*Exercise brief*.
Restate word for word the lines of the data below, from the first through the one that has "return between(nodes, links, spots, start, full)".

*Source data*.
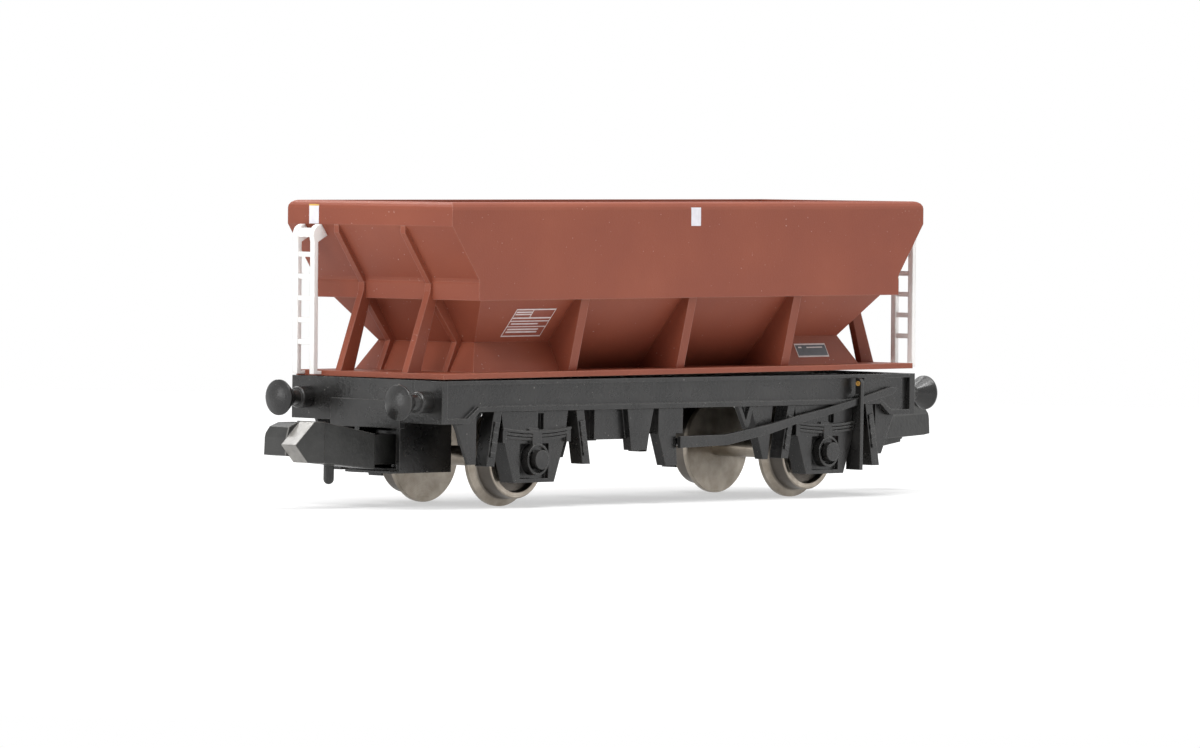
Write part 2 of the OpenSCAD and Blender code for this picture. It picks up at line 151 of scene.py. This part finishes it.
def srgb(red, green, blue):
    """Colour from 0 to 255 screen values."""
    def linear(c):
        c = c / 255
        return c / 12.92 if c <= 0.04045 else ((c + 0.055) / 1.055) ** 2.4
    return (linear(red), linear(green), linear(blue), 1)


# %% [markdown]
# ## Edges with wear and a painted highlight, and dust
# Paint is thinner and worn on sharp edges, and the edges are also lightened as a painted
# highlight, colour that stands in for the light the edges catch. A small model always carries a
# few grains of dust. The edge mask compares the true normal with one rounded by a Bevel node:
# where the two differ, there is an edge. The dust is very fine noise of which only the peaks are
# kept.

# %% Edge mask for wear and painted highlight, and dust
DUST_SIZE = 0.22


def edge_wear_and_highlight_mask(nodes, links, width_mm):
    """0 on flat faces and up to 1 along edges."""
    rounded = nodes.new("ShaderNodeBevel")
    rounded.samples = 6
    rounded.inputs["Radius"].default_value = width_mm * MM
    true_normal = nodes.new("ShaderNodeNewGeometry")
    compare = nodes.new("ShaderNodeVectorMath")
    compare.operation = "DOT_PRODUCT"
    links.new(rounded.outputs["Normal"], compare.inputs[0])
    links.new(true_normal.outputs["Normal"], compare.inputs[1])
    return between(nodes, links, compare.outputs["Value"], 1.0, 0.75)


def peaks(nodes, links, place, size_mm, start, full):
    """Only the peaks of a noise, for dust and specks."""
    spots = noise(nodes, links, place, size_mm, 2.0, 0.4)
    return between(nodes, links, spots, start, full)


def mix_colour(nodes, links, amount, strength, below, above):
    """Lays one colour over another by an amount from 0 to 1."""
    scaled = mapped(nodes, links, amount, 0, strength)
    node = nodes.new("ShaderNodeMix")
    node.data_type = "RGBA"
    links.new(scaled, node.inputs["Factor"])
    links.new(below, node.inputs["A"])
    node.inputs["B"].default_value = above
    return node.outputs["Result"]


# %% [markdown]
# ## Painted body
# The hopper is moulded in plastic and sprayed a flat red-brown. The paint has a fine grain,
# slightly uneven patches, edges that are a little round and paler from wear and from a painted
# highlight, and a few pale grains of dust.

# %% Painted body


def body_paint():
    material, nodes, links, shader, place = new_material("body_paint")
    patches = noise(nodes, links, place, 9.0, 4.0)
    colour = ramp(nodes, links, patches, [
        (0.3, srgb(131, 67, 49)),
        (0.55, srgb(138, 72, 52)),
        (0.75, srgb(145, 78, 57)),
    ])
    # paler edges: worn paint, and a painted highlight laid along every edge
    edges = edge_wear_and_highlight_mask(nodes, links, 0.14)
    colour = mix_colour(nodes, links, edges, 0.3, colour, srgb(204, 152, 134))
    dust = peaks(nodes, links, place, DUST_SIZE, 0.73, 0.8)
    colour = mix_colour(nodes, links, dust, 0.5, colour, srgb(214, 190, 180))
    links.new(colour, shader.inputs["Base Color"])
    grain = noise(nodes, links, place, 0.1, 3.0)
    links.new(mapped(nodes, links, grain, 0.46, 0.6), shader.inputs["Roughness"])
    shader.inputs["Specular IOR Level"].default_value = 0.32
    bump(nodes, links, grain, 0.014, shader, 0.1)
    return material


PAINT = body_paint()
print("body paint nodes:", len(PAINT.node_tree.nodes))

# %% [markdown]
# ## Black chassis plastic
# The chassis is bare black plastic with a satin shine. It looks dark grey where it mirrors the
# pale room and black where it mirrors its own underside. Handling leaves soft, shinier smudges,
# so a wide noise changes the roughness, and a fine one gives the grain of the mould.

# %% Black plastic


def chassis_plastic():
    material, nodes, links, shader, place = new_material("chassis_plastic")
    patches = noise(nodes, links, place, 3.0, 4.0)
    colour = ramp(nodes, links, patches, [
        (0.3, srgb(12, 12, 12)),
        (0.7, srgb(38, 37, 36)),
    ])
    # paler edges: a painted highlight along every edge, with a little wear
    edges = edge_wear_and_highlight_mask(nodes, links, 0.1)
    colour = mix_colour(nodes, links, edges, 0.25, colour, srgb(112, 110, 106))
    dust = peaks(nodes, links, place, DUST_SIZE, 0.74, 0.8)
    colour = mix_colour(nodes, links, dust, 0.45, colour, srgb(196, 192, 186))
    links.new(colour, shader.inputs["Base Color"])
    smudges = noise(nodes, links, place, 1.4, 3.0)
    links.new(mapped(nodes, links, smudges, 0.14, 0.44), shader.inputs["Roughness"])
    grain = noise(nodes, links, place, 0.3, 3.0)
    bump(nodes, links, grain, 0.022, shader, 0.1)
    return material


BLACK = chassis_plastic()
print("chassis plastic nodes:", len(BLACK.node_tree.nodes))

# %% [markdown]
# ## Couplings with a painted highlight
# The couplings are the same black plastic, but the slanting front of each nose carries a painted
# highlight: a pale patch that stands in for a reflection on the facets. The mask keeps the faces
# that look along the wagon, on the side of the nose that stands out: there X and Y have the same
# sign, so their product is positive.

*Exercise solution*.
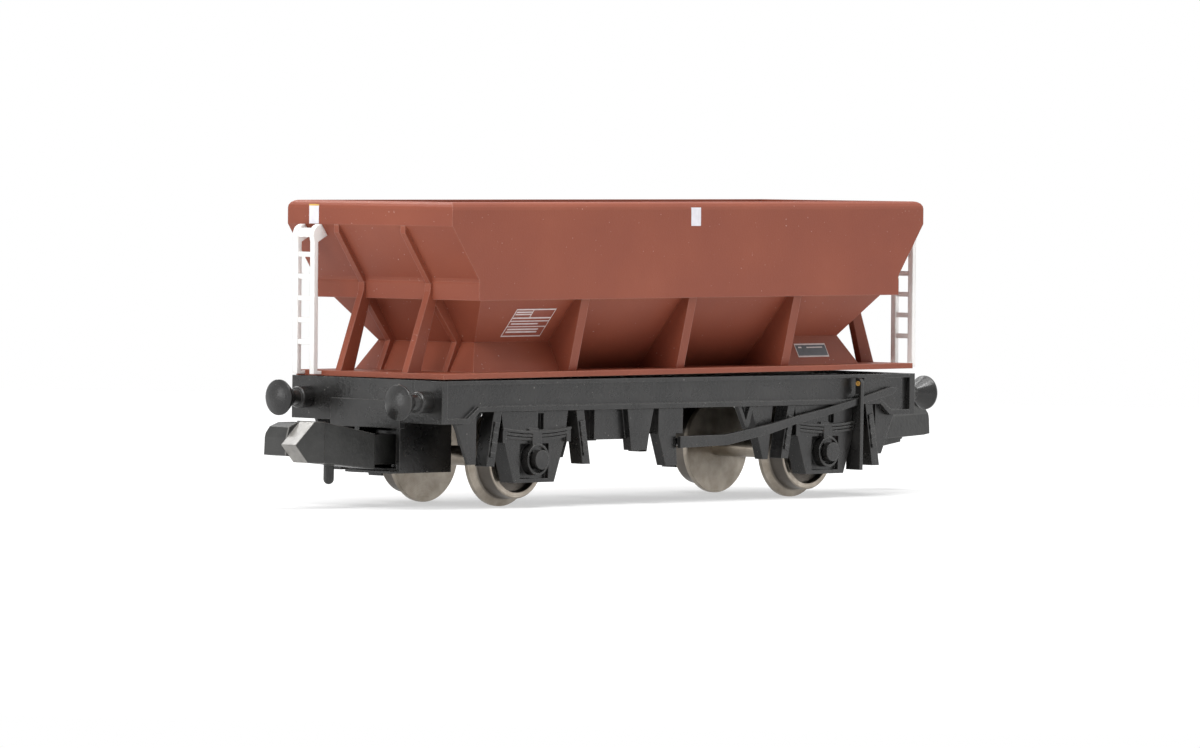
Write part 2 of the OpenSCAD and Blender code for this picture. It picks up at line 151 of scene.py. This part finishes it.
def srgb(red, green, blue):
    """Colour from 0 to 255 screen values."""
    def linear(c):
        c = c / 255
        return c / 12.92 if c <= 0.04045 else ((c + 0.055) / 1.055) ** 2.4
    return (linear(red), linear(green), linear(blue), 1)


# %% [markdown]
# ## Edges with wear and a painted highlight, and dust
# Paint is thinner and worn on sharp edges, and the edges are also lightened as a painted
# highlight, colour that stands in for the light the edges catch. A small model always carries a
# few grains of dust. The edge mask compares the true normal with one rounded by a Bevel node:
# where the two differ, there is an edge. The dust is very fine noise of which only the peaks are
# kept.

# %% Edge mask for wear and painted highlight, and dust
DUST_SIZE = 0.22


def edge_wear_and_highlight_mask(nodes, links, width_mm):
    """0 on flat faces and up to 1 along edges."""
    rounded = nodes.new("ShaderNodeBevel")
    rounded.samples = 6
    rounded.inputs["Radius"].default_value = width_mm * MM
    true_normal = nodes.new("ShaderNodeNewGeometry")
    compare = nodes.new("ShaderNodeVectorMath")
    compare.operation = "DOT_PRODUCT"
    links.new(rounded.outputs["Normal"], compare.inputs[0])
    links.new(true_normal.outputs["Normal"], compare.inputs[1])
    return between(nodes, links, compare.outputs["Value"], 1.0, 0.75)


def peaks(nodes, links, place, size_mm, start, full):
    """Only the peaks of a noise, for dust and specks."""
    spots = noise(nodes, links, place, size_mm, 2.0, 0.4)
    return between(nodes, links, spots, start, full)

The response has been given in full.